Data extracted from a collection
--*--

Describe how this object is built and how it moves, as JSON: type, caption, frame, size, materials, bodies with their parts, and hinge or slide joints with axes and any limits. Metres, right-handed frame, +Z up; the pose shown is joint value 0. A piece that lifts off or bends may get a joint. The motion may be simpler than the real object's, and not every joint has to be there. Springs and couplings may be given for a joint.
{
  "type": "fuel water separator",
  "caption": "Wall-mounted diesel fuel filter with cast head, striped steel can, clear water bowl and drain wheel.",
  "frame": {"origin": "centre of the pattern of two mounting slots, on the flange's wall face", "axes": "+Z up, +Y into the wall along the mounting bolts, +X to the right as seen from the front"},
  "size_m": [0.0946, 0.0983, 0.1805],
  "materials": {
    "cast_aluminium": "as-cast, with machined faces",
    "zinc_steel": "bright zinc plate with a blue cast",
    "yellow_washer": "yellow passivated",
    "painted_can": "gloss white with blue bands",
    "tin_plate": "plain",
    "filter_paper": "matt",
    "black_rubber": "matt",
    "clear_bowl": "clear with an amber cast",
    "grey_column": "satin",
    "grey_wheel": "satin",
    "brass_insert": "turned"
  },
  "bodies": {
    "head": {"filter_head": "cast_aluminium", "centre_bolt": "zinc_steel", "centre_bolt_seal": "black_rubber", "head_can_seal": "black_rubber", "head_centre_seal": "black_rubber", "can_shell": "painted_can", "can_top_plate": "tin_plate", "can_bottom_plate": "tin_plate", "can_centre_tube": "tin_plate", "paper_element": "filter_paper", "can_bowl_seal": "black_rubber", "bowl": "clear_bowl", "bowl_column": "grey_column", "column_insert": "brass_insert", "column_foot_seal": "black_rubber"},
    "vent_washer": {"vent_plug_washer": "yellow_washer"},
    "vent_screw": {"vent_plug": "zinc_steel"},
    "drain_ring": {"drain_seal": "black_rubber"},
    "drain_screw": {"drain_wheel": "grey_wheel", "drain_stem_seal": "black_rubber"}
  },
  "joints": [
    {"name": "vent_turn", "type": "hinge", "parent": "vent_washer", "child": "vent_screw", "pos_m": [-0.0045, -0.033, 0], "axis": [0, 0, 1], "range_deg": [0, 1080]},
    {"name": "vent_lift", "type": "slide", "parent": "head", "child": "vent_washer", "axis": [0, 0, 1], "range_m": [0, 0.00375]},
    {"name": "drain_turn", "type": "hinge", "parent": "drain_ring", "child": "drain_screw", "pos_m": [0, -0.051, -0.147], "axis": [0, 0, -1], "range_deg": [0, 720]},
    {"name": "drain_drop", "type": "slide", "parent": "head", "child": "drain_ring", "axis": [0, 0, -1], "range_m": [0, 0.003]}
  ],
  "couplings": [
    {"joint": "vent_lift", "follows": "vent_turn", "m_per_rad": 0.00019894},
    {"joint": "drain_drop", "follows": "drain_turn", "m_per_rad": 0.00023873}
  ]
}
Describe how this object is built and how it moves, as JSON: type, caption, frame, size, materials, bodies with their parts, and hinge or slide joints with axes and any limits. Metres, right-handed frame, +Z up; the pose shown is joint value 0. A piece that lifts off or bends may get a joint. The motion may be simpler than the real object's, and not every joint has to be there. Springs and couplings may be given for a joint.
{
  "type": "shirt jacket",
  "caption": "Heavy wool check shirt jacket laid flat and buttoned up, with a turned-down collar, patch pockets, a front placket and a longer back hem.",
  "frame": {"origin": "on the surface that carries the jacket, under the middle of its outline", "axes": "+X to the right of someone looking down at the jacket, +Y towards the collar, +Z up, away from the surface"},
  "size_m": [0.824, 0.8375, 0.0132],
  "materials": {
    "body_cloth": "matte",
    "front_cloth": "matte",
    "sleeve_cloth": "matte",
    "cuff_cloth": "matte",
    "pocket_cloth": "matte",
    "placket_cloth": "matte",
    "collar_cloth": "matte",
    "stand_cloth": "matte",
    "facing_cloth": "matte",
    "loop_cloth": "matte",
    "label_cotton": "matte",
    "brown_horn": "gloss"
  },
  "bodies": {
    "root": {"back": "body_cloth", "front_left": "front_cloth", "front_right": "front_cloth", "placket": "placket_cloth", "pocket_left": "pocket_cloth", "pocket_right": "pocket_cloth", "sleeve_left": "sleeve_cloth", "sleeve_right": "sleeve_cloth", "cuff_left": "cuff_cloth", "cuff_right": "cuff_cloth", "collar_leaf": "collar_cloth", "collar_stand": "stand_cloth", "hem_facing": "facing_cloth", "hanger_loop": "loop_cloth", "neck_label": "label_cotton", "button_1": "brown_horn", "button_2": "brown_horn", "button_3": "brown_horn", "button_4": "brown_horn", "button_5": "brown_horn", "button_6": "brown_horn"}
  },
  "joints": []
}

--*--

* Do this:
Retype every entry above, word for word.

* Expected answer:
Describe how this object is built and how it moves, as JSON: type, caption, frame, size, materials, bodies with their parts, and hinge or slide joints with axes and any limits. Metres, right-handed frame, +Z up; the pose shown is joint value 0. A piece that lifts off or bends may get a joint. The motion may be simpler than the real object's, and not every joint has to be there. Springs and couplings may be given for a joint.
{
  "type": "fuel water separator",
  "caption": "Wall-mounted diesel fuel filter with cast head, striped steel can, clear water bowl and drain wheel.",
  "frame": {"origin": "centre of the pattern of two mounting slots, on the flange's wall face", "axes": "+Z up, +Y into the wall along the mounting bolts, +X to the right as seen from the front"},
  "size_m": [0.0946, 0.0983, 0.1805],
  "materials": {
    "cast_aluminium": "as-cast, with machined faces",
    "zinc_steel": "bright zinc plate with a blue cast",
    "yellow_washer": "yellow passivated",
    "painted_can": "gloss white with blue bands",
    "tin_plate": "plain",
    "filter_paper": "matt",
    "black_rubber": "matt",
    "clear_bowl": "clear with an amber cast",
    "grey_column": "satin",
    "grey_wheel": "satin",
    "brass_insert": "turned"
  },
  "bodies": {
    "head": {"filter_head": "cast_aluminium", "centre_bolt": "zinc_steel", "centre_bolt_seal": "black_rubber", "head_can_seal": "black_rubber", "head_centre_seal": "black_rubber", "can_shell": "painted_can", "can_top_plate": "tin_plate", "can_bottom_plate": "tin_plate", "can_centre_tube": "tin_plate", "paper_element": "filter_paper", "can_bowl_seal": "black_rubber", "bowl": "clear_bowl", "bowl_column": "grey_column", "column_insert": "brass_insert", "column_foot_seal": "black_rubber"},
    "vent_washer": {"vent_plug_washer": "yellow_washer"},
    "vent_screw": {"vent_plug": "zinc_steel"},
    "drain_ring": {"drain_seal": "black_rubber"},
    "drain_screw": {"drain_wheel": "grey_wheel", "drain_stem_seal": "black_rubber"}
  },
  "joints": [
    {"name": "vent_turn", "type": "hinge", "parent": "vent_washer", "child": "vent_screw", "pos_m": [-0.0045, -0.033, 0], "axis": [0, 0, 1], "range_deg": [0, 1080]},
    {"name": "vent_lift", "type": "slide", "parent": "head", "child": "vent_washer", "axis": [0, 0, 1], "range_m": [0, 0.00375]},
    {"name": "drain_turn", "type": "hinge", "parent": "drain_ring", "child": "drain_screw", "pos_m": [0, -0.051, -0.147], "axis": [0, 0, -1], "range_deg": [0, 720]},
    {"name": "drain_drop", "type": "slide", "parent": "head", "child": "drain_ring", "axis": [0, 0, -1], "range_m": [0, 0.003]}
  ],
  "couplings": [
    {"joint": "vent_lift", "follows": "vent_turn", "m_per_rad": 0.00019894},
    {"joint": "drain_drop", "follows": "drain_turn", "m_per_rad": 0.00023873}
  ]
}
Describe how this object is built and how it moves, as JSON: type, caption, frame, size, materials, bodies with their parts, and hinge or slide joints with axes and any limits. Metres, right-handed frame, +Z up; the pose shown is joint value 0. A piece that lifts off or bends may get a joint. The motion may be simpler than the real object's, and not every joint has to be there. Springs and couplings may be given for a joint.
{
  "type": "shirt jacket",
  "caption": "Heavy wool check shirt jacket laid flat and buttoned up, with a turned-down collar, patch pockets, a front placket and a longer back hem.",
  "frame": {"origin": "on the surface that carries the jacket, under the middle of its outline", "axes": "+X to the right of someone looking down at the jacket, +Y towards the collar, +Z up, away from the surface"},
  "size_m": [0.824, 0.8375, 0.0132],
  "materials": {
    "body_cloth": "matte",
    "front_cloth": "matte",
    "sleeve_cloth": "matte",
    "cuff_cloth": "matte",
    "pocket_cloth": "matte",
    "placket_cloth": "matte",
    "collar_cloth": "matte",
    "stand_cloth": "matte",
    "facing_cloth": "matte",
    "loop_cloth": "matte",
    "label_cotton": "matte",
    "brown_horn": "gloss"
  },
  "bodies": {
    "root": {"back": "body_cloth", "front_left": "front_cloth", "front_right": "front_cloth", "placket": "placket_cloth", "pocket_left": "pocket_cloth", "pocket_right": "pocket_cloth", "sleeve_left": "sleeve_cloth", "sleeve_right": "sleeve_cloth", "cuff_left": "cuff_cloth", "cuff_right": "cuff_cloth", "collar_leaf": "collar_cloth", "collar_stand": "stand_cloth", "hem_facing": "facing_cloth", "hanger_loop": "loop_cloth", "neck_label": "label_cotton", "button_1": "brown_horn", "button_2": "brown_horn", "button_3": "brown_horn", "button_4": "brown_horn", "button_5": "brown_horn", "button_6": "brown_horn"}
  },
  "joints": []
}